Posted on | September 13, 2016 | 2 Comments

 

So I was scrolling through feminist blogs on Tumblr when I came across a post that began, “We can all easily agree that throughout history women and men were not equal.” To which I would reply:

  1. What do you mean by “equal”?
    and
  2. Nobody lives “throughout history.”

Are these points obvious enough, or am I the only one who sees this? All talk about “equality” between men and women, especially in the context of history, should bring immediately to mind the fact that the vast majority of people who have ever lived were quite poor. Especially if you are judging from the standpoint of someone living in a 21st-century industrialized Western democratic society, you are applying to men and women a measurement of “equality” that is absurd. Go back scarcely 100 years, and my own ancestors in rural Alabama were plowing their farms with mules. They had neither electricity nor indoor plumbing. They drew their water from a well and cooked over a wood-burning stove.

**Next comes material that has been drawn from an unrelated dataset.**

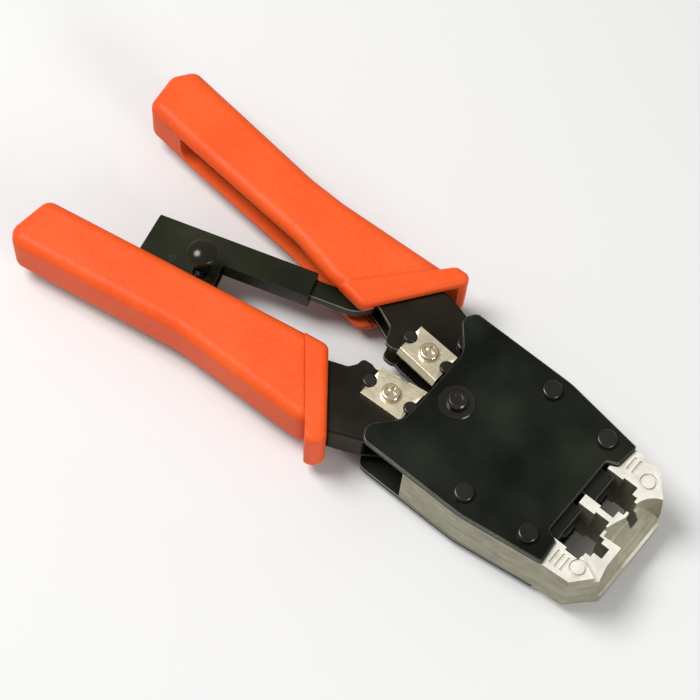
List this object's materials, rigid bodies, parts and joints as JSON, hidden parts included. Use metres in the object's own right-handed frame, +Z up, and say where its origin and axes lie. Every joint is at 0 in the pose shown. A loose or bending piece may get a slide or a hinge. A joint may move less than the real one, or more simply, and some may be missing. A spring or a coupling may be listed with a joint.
{
  "type": "crimping tool",
  "caption": "Ratcheting hand crimping tool: sprung grips drive a ram into modular plugs held in the die nose, with a cutter and stripper at the throat.",
  "frame": {"origin": "centre of the underside of the tool lying on its side", "axes": "+X from the grips to the die nose, +Y from the moving grip to the fixed grip, +Z up through the thickness, the blade side"},
  "size_m": [0.187, 0.0748, 0.0259],
  "materials": {
    "side_plate_top": "black satin enamel on pressed steel",
    "side_plate_bottom": "black satin enamel on pressed steel",
    "fixed_frame": "blackened folded sheet steel",
    "moving_frame": "blackened folded sheet steel",
    "ratchet_sleeve": "blackened folded sheet steel",
    "ratchet_bar": "black oxide steel",
    "pawl": "black oxide steel",
    "pawl_pin": "black oxide steel",
    "bar_pin": "black oxide steel",
    "sleeve_pin": "black oxide steel",
    "fixed_frame_rivets": "black oxide steel",
    "head_rivets": "black oxide steel",
    "pivot_pin": "black oxide steel",
    "pivot_washers": "black oxide steel",
    "pivot_spacers": "black oxide steel",
    "fixed_blade_pins": "black oxide steel",
    "moving_blade_pins": "black oxide steel",
    "ram_block": "black oxide steel",
    "ram_cam": "black oxide steel",
    "pivot_bush": "black oxide steel",
    "release_knob": "polished black oxide",
    "die_body": "pearl-blasted die casting",
    "fixed_blade": "ground tool steel with a warm nickel tint",
    "moving_blade": "ground tool steel with a warm nickel tint",
    "fixed_blade_screw": "bright nickel plate",
    "moving_blade_screw": "bright nickel plate",
    "fixed_blade_nut": "bright nickel plate",
    "moving_blade_nut": "bright nickel plate",
    "fixed_grip": "fine-grained moulded plastic",
    "moving_grip": "fine-grained moulded plastic",
    "contact_punch_8p": "black oxide hardened steel",
    "contact_punch_6p": "black oxide hardened steel",
    "cord_clamp_bars": "black oxide hardened steel",
    "cam_roller": "bright steel",
    "roller_pin": "bright steel",
    "ram_spring": "bright steel",
    "handle_spring": "bright steel",
    "pawl_spring": "bright steel"
  },
  "bodies": {
    "head": {"side_plate_top": "side_plate_top", "side_plate_bottom": "side_plate_bottom", "die_body": "die_body", "head_rivets": "head_rivets", "pivot_pin": "pivot_pin", "pivot_washers": "pivot_washers", "pivot_spacers": "pivot_spacers", "fixed_frame": "fixed_frame", "fixed_frame_rivets": "fixed_frame_rivets", "fixed_grip": "fixed_grip", "fixed_blade": "fixed_blade", "fixed_blade_screw": "fixed_blade_screw", "fixed_blade_nut": "fixed_blade_nut", "fixed_blade_pins": "fixed_blade_pins", "bar_pin": "bar_pin", "ram_spring": "ram_spring", "handle_spring": "handle_spring"},
    "moving_handle": {"moving_frame": "moving_frame", "pivot_bush": "pivot_bush", "ram_cam": "ram_cam", "moving_grip": "moving_grip", "moving_blade": "moving_blade", "moving_blade_screw": "moving_blade_screw", "moving_blade_nut": "moving_blade_nut", "moving_blade_pins": "moving_blade_pins", "sleeve_pin": "sleeve_pin"},
    "ram": {"ram_block": "ram_block", "roller_pin": "roller_pin", "contact_punch_8p": "contact_punch_8p", "contact_punch_6p": "contact_punch_6p", "cord_clamp_bars": "cord_clamp_bars"},
    "roller": {"cam_roller": "cam_roller"},
    "strut_bar": {"ratchet_bar": "ratchet_bar"},
    "strut_sleeve": {"ratchet_sleeve": "ratchet_sleeve", "pawl_pin": "pawl_pin", "pawl_spring": "pawl_spring"},
    "pawl": {"pawl": "pawl", "release_knob": "release_knob"}
  },
  "joints": [
    {"name": "handle_pivot", "type": "hinge", "parent": "head", "child": "moving_handle", "pos_m": [0.0332, 0.00325, 0.0127], "axis": [0, 0, -1], "range_deg": [0, 15], "stiffness_Nm_per_rad": 0.6, "springref_deg": -20.05},
    {"name": "ram_slide", "type": "slide", "parent": "head", "child": "ram", "axis": [1, 0, 0], "range_m": [0, 0.0031]},
    {"name": "bar_hinge", "type": "hinge", "parent": "head", "child": "strut_bar", "pos_m": [-0.0048, 0.01925, 0.0127], "axis": [0, 0, -1], "range_deg": [0, 23.9]},
    {"name": "sleeve_hinge", "type": "hinge", "parent": "moving_handle", "child": "strut_sleeve", "pos_m": [-0.0588, -0.02225, 0.0127], "axis": [0, 0, -1], "range_deg": [0, 8.9]},
    {"name": "pawl_hinge", "type": "hinge", "parent": "strut_sleeve", "child": "pawl", "pos_m": [-0.05565, -0.01132, 0.0127], "axis": [0, 0, -1], "range_deg": [0, 2], "stiffness_Nm_per_rad": 0.02, "springref_deg": -11.46},
    {"name": "roller_spin", "type": "hinge", "parent": "ram", "child": "roller", "pos_m": [0.0487, 0.00325, 0.0127], "axis": [0, 0, 1], "continuous": true}
  ],
  "couplings": [
    {"joint": "ram_slide", "follows": "handle_pivot", "m_per_rad": 0.0115},
    {"joint": "bar_hinge", "follows": "handle_pivot", "ratio": 1.582},
    {"joint": "sleeve_hinge", "follows": "handle_pivot", "ratio": 0.582}
  ]
}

Do you think my grandfather and grandmother circa 1916 had time and leisure to worry about whether they were “equal”? They were both working from sunup to sundown, and when I say “working,” I mean hard, physical labor, not sitting in front of a computer in an air-conditioned office building.

This Tumblr blogger’s casual invocation of “history” perfectly illustrates how feminism functions as anti-male hate propaganda. Much like other hate movements and totalitarian ideologies, feminism uses the past to provoke an exaggerated sense of collective grievance. Whether or not she has been the victim of any particular form of discrimination, violence, etc., the feminist can always conjure up horrific examples from the past to justify resentment of “male privilege.” No matter how privileged she may be herself, or how long ago a particular atrocity happened, the tale of historic male evil serves to fuel a sense of collective outrage at what women (yes, all women) have suffered at the hands of men (yes, all men). Individual responsibility disappears in this feminist narrative, leaving us to deal only with the categories of male oppressors and female victims.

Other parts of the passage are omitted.